• Items:

----------------

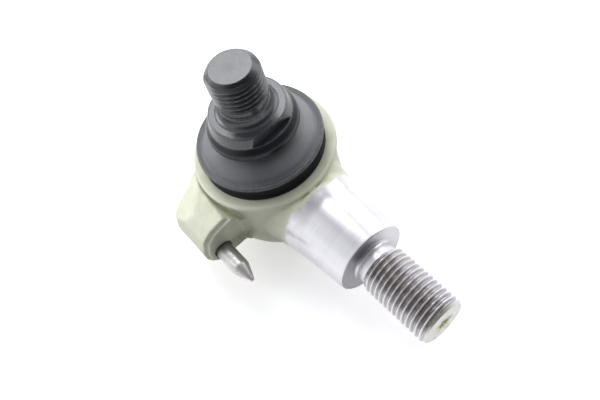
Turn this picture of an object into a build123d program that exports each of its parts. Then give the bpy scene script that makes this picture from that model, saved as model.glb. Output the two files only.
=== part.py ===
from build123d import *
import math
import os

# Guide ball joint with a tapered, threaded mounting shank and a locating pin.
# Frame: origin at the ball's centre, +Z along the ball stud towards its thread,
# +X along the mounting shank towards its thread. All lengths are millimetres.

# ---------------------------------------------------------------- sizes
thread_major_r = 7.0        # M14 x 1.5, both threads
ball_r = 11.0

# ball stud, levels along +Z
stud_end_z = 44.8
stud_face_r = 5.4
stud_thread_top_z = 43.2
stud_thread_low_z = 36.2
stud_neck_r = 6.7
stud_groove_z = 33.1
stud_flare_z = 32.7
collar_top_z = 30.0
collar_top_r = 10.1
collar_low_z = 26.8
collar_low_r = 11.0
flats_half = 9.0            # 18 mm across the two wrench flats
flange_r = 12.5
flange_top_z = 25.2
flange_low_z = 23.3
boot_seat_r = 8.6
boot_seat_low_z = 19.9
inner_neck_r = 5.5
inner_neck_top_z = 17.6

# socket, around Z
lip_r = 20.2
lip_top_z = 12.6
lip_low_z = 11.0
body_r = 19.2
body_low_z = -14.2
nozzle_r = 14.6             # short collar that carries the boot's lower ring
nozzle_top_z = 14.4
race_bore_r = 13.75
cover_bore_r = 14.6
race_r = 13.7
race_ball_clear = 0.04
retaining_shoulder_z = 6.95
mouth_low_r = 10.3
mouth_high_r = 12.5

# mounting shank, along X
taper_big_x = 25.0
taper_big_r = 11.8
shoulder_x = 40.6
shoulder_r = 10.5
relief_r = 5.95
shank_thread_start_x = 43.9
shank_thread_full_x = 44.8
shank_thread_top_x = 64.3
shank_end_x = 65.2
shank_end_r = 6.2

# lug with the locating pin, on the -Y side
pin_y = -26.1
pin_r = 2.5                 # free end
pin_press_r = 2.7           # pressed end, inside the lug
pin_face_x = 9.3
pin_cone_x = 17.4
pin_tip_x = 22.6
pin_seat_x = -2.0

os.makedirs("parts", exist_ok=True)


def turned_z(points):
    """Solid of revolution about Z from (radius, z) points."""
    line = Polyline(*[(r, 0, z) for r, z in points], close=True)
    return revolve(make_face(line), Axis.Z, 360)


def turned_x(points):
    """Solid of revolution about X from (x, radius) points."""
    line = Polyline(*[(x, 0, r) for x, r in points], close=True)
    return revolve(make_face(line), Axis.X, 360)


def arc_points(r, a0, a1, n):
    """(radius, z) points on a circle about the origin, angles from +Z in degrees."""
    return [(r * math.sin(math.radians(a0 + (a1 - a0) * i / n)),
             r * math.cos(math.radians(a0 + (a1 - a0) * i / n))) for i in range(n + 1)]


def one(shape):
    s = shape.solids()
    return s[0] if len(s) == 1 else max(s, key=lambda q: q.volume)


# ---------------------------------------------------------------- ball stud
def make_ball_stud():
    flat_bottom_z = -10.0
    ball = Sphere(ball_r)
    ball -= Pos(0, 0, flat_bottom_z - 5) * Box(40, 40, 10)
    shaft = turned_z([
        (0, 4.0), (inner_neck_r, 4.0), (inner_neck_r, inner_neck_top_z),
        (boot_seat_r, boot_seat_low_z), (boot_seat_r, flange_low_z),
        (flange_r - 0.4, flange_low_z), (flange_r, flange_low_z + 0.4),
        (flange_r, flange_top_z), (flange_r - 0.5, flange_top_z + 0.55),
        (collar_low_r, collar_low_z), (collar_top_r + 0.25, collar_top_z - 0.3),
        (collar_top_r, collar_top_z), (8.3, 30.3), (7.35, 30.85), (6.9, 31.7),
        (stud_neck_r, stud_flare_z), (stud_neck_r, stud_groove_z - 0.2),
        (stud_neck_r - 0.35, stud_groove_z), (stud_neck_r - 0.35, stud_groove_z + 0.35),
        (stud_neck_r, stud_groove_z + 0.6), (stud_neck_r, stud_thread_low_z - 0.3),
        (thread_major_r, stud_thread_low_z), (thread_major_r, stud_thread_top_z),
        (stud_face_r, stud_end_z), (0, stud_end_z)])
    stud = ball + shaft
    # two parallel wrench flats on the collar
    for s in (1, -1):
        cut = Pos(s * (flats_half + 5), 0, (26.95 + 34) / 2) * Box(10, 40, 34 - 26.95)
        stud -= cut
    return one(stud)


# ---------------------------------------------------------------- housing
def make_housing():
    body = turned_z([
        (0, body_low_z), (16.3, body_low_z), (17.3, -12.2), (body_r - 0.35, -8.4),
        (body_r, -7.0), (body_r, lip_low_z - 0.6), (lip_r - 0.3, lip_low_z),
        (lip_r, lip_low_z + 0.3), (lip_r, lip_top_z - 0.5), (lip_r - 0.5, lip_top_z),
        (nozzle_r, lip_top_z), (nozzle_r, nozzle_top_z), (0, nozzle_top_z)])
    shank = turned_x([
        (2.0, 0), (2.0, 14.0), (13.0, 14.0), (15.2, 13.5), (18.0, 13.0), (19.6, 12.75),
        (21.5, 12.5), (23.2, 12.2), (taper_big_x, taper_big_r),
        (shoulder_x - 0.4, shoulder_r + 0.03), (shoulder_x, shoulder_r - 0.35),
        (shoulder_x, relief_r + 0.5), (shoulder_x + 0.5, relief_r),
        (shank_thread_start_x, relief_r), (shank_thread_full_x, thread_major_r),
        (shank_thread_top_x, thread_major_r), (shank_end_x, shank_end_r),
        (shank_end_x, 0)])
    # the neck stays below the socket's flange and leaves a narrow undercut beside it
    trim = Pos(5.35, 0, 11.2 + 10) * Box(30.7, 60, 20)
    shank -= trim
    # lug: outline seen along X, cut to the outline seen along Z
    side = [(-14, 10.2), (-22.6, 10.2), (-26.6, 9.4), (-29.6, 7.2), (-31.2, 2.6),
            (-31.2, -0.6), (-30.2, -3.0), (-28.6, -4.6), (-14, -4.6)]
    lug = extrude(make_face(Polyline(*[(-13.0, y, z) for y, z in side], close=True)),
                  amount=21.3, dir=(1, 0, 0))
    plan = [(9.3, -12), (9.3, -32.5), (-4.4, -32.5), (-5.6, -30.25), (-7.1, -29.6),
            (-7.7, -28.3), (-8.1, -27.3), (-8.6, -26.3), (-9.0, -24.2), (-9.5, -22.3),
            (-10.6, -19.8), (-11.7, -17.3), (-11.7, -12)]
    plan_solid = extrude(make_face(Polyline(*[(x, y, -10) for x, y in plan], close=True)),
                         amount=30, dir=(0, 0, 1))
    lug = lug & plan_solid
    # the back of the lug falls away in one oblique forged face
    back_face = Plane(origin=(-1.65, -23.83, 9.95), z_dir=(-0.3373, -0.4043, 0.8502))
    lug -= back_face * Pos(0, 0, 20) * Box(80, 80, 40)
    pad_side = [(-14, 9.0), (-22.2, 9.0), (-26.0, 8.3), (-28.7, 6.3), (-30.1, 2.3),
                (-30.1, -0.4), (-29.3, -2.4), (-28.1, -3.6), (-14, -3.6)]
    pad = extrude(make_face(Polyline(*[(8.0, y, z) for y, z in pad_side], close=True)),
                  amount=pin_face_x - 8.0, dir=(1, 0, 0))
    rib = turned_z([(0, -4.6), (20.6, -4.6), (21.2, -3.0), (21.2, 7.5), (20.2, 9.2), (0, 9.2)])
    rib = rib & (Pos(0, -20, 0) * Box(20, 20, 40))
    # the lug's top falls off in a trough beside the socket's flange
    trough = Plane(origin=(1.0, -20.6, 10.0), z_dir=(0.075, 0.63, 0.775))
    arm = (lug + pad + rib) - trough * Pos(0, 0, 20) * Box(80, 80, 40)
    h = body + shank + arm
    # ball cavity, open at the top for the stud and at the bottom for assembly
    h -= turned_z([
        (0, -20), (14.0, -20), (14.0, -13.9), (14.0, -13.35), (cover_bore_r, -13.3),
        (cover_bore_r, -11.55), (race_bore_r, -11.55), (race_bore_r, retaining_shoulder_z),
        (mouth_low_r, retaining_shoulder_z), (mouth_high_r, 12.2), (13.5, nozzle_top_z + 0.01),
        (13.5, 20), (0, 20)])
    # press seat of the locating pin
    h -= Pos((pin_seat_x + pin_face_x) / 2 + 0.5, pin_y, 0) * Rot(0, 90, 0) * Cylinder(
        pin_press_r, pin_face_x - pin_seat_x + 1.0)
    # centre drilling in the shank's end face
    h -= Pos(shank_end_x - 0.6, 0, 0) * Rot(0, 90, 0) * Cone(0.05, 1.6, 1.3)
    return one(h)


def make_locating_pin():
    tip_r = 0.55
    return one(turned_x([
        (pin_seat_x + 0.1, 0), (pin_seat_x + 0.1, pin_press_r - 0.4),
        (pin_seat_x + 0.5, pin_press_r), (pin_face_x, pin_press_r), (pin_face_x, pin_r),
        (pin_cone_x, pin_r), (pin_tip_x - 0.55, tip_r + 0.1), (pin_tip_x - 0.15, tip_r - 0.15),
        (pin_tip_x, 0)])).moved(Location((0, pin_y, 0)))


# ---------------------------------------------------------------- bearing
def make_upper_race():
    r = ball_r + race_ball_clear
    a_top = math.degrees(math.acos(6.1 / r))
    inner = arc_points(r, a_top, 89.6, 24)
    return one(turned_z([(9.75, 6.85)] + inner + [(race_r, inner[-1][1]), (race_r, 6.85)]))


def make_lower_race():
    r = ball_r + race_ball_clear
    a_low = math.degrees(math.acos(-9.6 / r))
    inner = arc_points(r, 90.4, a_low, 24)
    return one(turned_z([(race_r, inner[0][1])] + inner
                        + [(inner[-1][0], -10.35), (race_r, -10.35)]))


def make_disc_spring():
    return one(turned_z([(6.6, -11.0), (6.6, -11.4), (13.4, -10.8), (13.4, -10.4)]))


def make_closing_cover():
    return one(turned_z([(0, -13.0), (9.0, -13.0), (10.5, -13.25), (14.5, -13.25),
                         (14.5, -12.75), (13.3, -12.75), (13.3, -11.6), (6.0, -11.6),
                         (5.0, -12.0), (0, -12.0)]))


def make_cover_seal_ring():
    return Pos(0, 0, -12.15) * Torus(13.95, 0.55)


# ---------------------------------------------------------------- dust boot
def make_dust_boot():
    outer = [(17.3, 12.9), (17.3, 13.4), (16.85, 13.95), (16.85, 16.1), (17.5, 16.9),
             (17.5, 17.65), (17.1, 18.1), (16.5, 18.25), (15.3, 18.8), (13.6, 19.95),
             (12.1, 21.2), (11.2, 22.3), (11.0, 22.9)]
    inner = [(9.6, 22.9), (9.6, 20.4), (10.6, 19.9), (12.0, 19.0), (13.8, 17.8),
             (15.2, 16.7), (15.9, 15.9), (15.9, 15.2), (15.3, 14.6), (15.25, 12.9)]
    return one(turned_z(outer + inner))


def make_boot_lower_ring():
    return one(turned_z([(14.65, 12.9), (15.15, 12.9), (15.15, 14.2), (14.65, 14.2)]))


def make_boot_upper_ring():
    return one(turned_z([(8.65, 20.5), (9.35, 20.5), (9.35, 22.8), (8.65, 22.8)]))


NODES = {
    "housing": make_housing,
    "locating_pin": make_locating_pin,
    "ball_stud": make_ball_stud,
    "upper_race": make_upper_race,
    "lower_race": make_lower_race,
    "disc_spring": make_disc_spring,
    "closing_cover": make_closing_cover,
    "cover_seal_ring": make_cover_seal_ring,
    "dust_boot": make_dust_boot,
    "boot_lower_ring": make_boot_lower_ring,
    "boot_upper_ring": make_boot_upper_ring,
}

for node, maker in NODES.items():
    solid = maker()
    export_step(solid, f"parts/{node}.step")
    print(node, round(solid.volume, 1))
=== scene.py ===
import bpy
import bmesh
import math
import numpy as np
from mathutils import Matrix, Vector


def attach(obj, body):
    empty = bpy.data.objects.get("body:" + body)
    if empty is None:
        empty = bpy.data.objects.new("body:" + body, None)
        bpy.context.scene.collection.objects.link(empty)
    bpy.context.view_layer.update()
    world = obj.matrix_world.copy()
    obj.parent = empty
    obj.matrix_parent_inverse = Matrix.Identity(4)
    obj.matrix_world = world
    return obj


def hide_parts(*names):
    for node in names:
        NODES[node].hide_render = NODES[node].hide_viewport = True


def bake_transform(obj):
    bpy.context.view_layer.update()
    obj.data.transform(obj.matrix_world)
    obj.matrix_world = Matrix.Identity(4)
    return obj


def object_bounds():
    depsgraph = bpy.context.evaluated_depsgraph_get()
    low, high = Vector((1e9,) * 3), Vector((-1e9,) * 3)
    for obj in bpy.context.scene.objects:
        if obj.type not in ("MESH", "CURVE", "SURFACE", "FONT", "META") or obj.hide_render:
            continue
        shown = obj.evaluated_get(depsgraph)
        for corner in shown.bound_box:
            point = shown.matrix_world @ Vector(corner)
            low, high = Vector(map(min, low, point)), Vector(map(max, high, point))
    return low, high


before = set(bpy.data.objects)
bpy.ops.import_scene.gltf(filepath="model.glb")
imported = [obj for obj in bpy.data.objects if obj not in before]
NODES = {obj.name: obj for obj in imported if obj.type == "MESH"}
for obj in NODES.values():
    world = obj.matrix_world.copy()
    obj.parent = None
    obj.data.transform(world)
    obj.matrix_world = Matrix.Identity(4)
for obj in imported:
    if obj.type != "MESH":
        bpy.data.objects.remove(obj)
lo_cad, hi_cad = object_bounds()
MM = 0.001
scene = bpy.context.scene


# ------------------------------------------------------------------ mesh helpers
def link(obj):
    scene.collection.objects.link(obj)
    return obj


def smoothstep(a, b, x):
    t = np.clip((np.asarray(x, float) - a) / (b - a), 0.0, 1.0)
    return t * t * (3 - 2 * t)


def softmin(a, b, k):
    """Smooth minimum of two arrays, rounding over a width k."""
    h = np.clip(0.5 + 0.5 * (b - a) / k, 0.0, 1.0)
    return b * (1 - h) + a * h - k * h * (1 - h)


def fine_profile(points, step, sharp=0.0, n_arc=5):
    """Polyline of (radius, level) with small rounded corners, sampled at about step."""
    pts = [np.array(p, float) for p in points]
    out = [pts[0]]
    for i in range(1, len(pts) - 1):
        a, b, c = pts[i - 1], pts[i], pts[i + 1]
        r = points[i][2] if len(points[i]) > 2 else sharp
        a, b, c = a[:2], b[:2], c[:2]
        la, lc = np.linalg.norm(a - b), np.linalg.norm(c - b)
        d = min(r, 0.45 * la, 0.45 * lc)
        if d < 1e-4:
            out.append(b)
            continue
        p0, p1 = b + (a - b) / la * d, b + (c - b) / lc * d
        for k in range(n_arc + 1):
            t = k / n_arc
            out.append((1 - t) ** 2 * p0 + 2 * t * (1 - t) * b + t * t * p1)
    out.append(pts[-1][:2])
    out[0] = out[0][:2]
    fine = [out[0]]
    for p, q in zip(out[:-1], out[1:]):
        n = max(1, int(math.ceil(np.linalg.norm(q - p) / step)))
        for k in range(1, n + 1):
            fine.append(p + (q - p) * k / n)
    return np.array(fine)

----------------

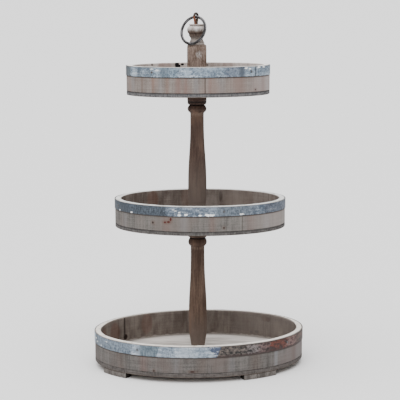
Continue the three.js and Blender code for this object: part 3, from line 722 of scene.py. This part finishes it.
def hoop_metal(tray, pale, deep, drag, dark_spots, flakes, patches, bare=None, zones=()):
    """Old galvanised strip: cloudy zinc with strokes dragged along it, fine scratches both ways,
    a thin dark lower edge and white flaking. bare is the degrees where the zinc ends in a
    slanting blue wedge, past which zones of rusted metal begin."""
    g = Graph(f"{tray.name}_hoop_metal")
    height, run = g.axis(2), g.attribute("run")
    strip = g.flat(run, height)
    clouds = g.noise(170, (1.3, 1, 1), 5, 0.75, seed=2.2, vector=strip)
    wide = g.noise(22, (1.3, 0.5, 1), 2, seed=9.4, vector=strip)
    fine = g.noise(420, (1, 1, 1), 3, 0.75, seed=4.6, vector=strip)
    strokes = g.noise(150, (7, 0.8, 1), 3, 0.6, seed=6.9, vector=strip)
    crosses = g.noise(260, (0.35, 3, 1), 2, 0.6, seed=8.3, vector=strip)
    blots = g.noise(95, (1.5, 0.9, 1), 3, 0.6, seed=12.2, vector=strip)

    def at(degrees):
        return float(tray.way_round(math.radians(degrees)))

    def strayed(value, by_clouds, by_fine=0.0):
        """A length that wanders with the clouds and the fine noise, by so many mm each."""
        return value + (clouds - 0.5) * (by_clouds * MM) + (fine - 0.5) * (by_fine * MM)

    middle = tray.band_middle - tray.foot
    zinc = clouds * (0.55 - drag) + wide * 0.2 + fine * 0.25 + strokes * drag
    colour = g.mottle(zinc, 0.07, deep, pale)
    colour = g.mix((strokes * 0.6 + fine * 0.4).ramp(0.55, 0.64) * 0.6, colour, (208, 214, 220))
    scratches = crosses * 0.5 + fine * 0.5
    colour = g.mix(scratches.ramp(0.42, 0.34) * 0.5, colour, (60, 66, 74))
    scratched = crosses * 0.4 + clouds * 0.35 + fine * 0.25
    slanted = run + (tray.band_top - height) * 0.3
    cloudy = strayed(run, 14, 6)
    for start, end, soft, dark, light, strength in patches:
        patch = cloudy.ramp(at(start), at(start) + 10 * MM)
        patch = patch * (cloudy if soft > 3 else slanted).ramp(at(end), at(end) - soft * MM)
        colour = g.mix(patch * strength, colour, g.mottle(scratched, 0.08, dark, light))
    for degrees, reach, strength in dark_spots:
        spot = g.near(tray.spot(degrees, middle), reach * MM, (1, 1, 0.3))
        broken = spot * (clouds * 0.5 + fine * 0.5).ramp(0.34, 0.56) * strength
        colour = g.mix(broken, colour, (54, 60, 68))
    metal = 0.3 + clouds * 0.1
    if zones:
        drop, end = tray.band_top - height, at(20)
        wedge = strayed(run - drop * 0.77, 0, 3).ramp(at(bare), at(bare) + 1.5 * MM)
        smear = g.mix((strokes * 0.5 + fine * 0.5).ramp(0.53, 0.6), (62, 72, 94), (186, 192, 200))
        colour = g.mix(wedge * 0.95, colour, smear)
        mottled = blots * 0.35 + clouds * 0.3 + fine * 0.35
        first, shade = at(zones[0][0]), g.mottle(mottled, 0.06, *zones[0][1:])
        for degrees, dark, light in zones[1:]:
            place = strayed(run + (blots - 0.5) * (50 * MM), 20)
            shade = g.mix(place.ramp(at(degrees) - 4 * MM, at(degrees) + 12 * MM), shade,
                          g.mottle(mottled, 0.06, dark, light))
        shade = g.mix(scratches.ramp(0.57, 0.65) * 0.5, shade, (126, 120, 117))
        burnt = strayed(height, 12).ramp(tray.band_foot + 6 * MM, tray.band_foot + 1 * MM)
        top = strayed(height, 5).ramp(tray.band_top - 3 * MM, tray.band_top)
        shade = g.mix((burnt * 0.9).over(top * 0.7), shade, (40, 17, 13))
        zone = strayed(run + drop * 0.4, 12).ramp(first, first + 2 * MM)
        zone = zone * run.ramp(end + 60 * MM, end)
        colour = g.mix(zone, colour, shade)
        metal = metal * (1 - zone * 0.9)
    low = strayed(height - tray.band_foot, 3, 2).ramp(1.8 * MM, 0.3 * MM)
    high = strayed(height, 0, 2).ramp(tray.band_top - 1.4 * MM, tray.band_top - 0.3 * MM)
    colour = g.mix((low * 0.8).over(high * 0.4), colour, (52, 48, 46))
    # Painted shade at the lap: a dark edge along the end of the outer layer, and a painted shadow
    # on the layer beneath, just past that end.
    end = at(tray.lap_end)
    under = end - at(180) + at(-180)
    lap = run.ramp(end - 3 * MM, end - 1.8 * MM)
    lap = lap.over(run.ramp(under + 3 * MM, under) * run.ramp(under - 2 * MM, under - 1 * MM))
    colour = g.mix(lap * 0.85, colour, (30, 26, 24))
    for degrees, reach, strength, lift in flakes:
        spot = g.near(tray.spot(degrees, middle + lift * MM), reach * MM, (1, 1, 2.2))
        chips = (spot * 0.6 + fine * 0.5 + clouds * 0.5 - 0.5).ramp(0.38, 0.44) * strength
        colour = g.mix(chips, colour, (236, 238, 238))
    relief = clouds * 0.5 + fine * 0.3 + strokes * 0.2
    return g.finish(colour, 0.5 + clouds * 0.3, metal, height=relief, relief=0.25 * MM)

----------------

• What is being asked:
Using the entries above, return exactly the lines from the line with "for node, maker" to the line with "low, high = Vector((1e9,)", counting both of those lines.

• Reply:
for node, maker in NODES.items():
    solid = maker()
    export_step(solid, f"parts/{node}.step")
    print(node, round(solid.volume, 1))
=== scene.py ===
import bpy
import bmesh
import math
import numpy as np
from mathutils import Matrix, Vector


def attach(obj, body):
    empty = bpy.data.objects.get("body:" + body)
    if empty is None:
        empty = bpy.data.objects.new("body:" + body, None)
        bpy.context.scene.collection.objects.link(empty)
    bpy.context.view_layer.update()
    world = obj.matrix_world.copy()
    obj.parent = empty
    obj.matrix_parent_inverse = Matrix.Identity(4)
    obj.matrix_world = world
    return obj


def hide_parts(*names):
    for node in names:
        NODES[node].hide_render = NODES[node].hide_viewport = True


def bake_transform(obj):
    bpy.context.view_layer.update()
    obj.data.transform(obj.matrix_world)
    obj.matrix_world = Matrix.Identity(4)
    return obj


def object_bounds():
    depsgraph = bpy.context.evaluated_depsgraph_get()
    low, high = Vector((1e9,) * 3), Vector((-1e9,) * 3)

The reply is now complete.